2. From the fact that the Civil and Criminal Court of DeKalb County has certified to this court that all of the record filed in the Superior Court of DeKalb County which involves the claims of Davidson against Burgess on which the judgment was entered was certified to it on May 11, 1970, after the appeal was docketed in this court, it is apparent that it was no part of the record in the civil court on December 29, 1969, whether or not it was physically present in the clerk's office on that date and whether or not the failure to file it was inadvertent. It can therefore not be considered as an authentic part of the record on appeal.
The judgment appealed from is against Burgess, defendant in the civil court action, and in favor of Davidson, a person not a party to that action. Unless he became a party, and unless he filed pleadings seeking a money judgment against Burgess, it is obviously contrary to all standards of due process to allow the judgment to stand. "It is fundamental that the legal liability of one person to another can be ascertained only in an action brought against such person by the other in a court of competent jurisdiction. Code § 110-501." State Farm Mut. Auto. Ins. Co. v. Girtman, 113 Ga. App. 54, 57 ( 147 S.E.2d 364). "A personal judgment can not be obtained against a person who is not named as a party defendant and properly served in the action." Webb Martin, Ins. v. Anderson-McGriff Hardware Co., 188 Ga. 291 (2) ( 3 S.E.2d 882). Nor by the same token may a judgment be rendered against a party defendant in favor of one who is not a party to the case. Neither can it grant relief as to matters not pleaded. Griffeth v. Haygood, 174 Ga. 22 ( 161 S.E. 831); White v. Spahr, 207 Ga. 10 ( 59 S.E.2d 916); Whitten v. McMillan, 34 Ga. App. 33 ( 128 S.E. 211). "Before a plaintiff is entitled to recover, both the pleadings and the proof must authorize such a recovery." Rountree Leak v. Craigmiles, 12 Ga. App. 237, 238 ( 77 S.E. 15). Code Ann. § 81A-115 (b) provides that when issues not raised by the pleadings are tried by express or implied consent of the parties the pleadings shall be considered as if amended to include the issue, but implied consent to introduce evidence relating to a party and cause of action not within the framework of the lawsuit cannot be implied from the absence of the other party on the trial of the case. The counterclaim of Davidson against Burgess filed in the Superior Court of DeKalb County, based on Davidson's alleged right as assignee of certain tort claims of a defunct loan company against Burgess for alleged ultra vires acts of Burgess as an employee of the corporation could by no stretch of the imagination come within the issues made by Mrs. Nabers' suit on a note executed by him in her favor. Nor, under Code Ann. § 81A-125 (c) was Davidson entitled to recover as assignee of Mrs. Nabers' note "unless the court upon motion directs the person to whom the interest is transferred to be substituted in the action or joined with the original party" and service perfected as set out in Code Ann. § 81A-125 (c).

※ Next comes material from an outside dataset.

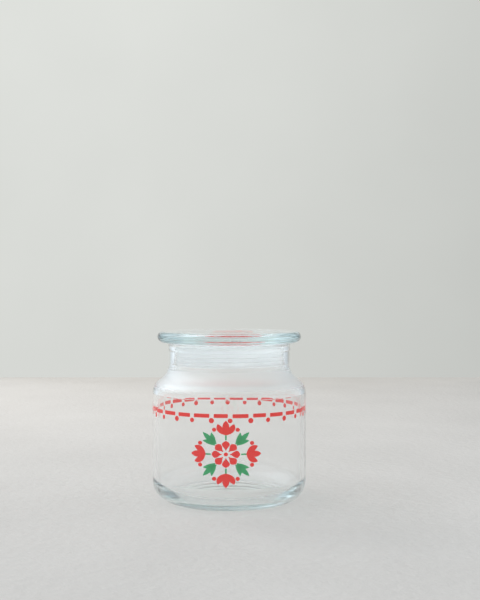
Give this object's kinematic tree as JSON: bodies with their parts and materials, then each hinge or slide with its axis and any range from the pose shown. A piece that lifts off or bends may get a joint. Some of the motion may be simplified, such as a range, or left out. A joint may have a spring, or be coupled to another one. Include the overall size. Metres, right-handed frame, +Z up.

3. There remains only the question of whether the order of remand of the superior court judge transferred the superior court action (not simply the civil court action which had been temporarily abated) to the civil court for trial. "As between courts neither of which has corrective power over the other, one can not render a judgment binding the other to assume jurisdiction of a case when it has none." Subers v. Hirschensohn, 33 Ga. App. 752 (3) ( 127 S.E. 825). In the absence of pleadings properly filed and parties properly made in the civil court, it had no jurisdiction of Davidson on the cause of action on which recovery was granted. "Unless expressly authorized so to do, a court has no authority to transfer a cause from itself to another court, and thereby give the other court possession of the case to hear and determine it, although the other court would have had jurisdiction of the cause if it had come to it by due process." 21 CJS 769, Courts, § 502 and cit. No order of consolidation was taken, nor could it have been, absent the consent of the parties. Code Ann. § 81A-142 (2). "The supervisory control of the superior court over inferior judicatories exists only for specified purposes, viz., either to correct errors in their proceedings in a particular case, or to command them to fulfill their official duties in such a case where, from any cause, a defect of legal justice would ensue from a failure or improper discharge of such duties, or to prohibit or arrest illegal proceedings by any officer of such courts, where no other legal remedy or relief is given, and where such interference is required by some principle of right, necessity, and justice. This jurisdiction is exercised by statutory writs, such as certiorari, mandamus or prohibition." In re Lester, 77 Ga. 143(b).
The order of remand of the superior court had no effect except to reinstate the suit of Nabers based on the Burgess note for further proceedings in the Civil and Criminal Court of DeKalb County. Davidson was not and is not a party to that action. The judgment in his favor is therefore completely void.
Judgment reversed. Hall, P. J., concurs in Divisions 1 and 2 and in the judgment. Evans, J., concurs specially.
I concur in the judgment but not all that is said in the opinion. It appears that the suit filed in the superior court was one in equity. Thereafter the court dissolved its ex parte restraining order and remanded the case "together with all pleadings" to the Civil and Criminal Court of DeKalb County. The effect of such order, in my opinion, was a dismissal of the case for lack of jurisdiction for equitable relief. Thus, if the court had no jurisdiction, any remand of the cass was nugatory. For this reason alone I would reverse the judgment.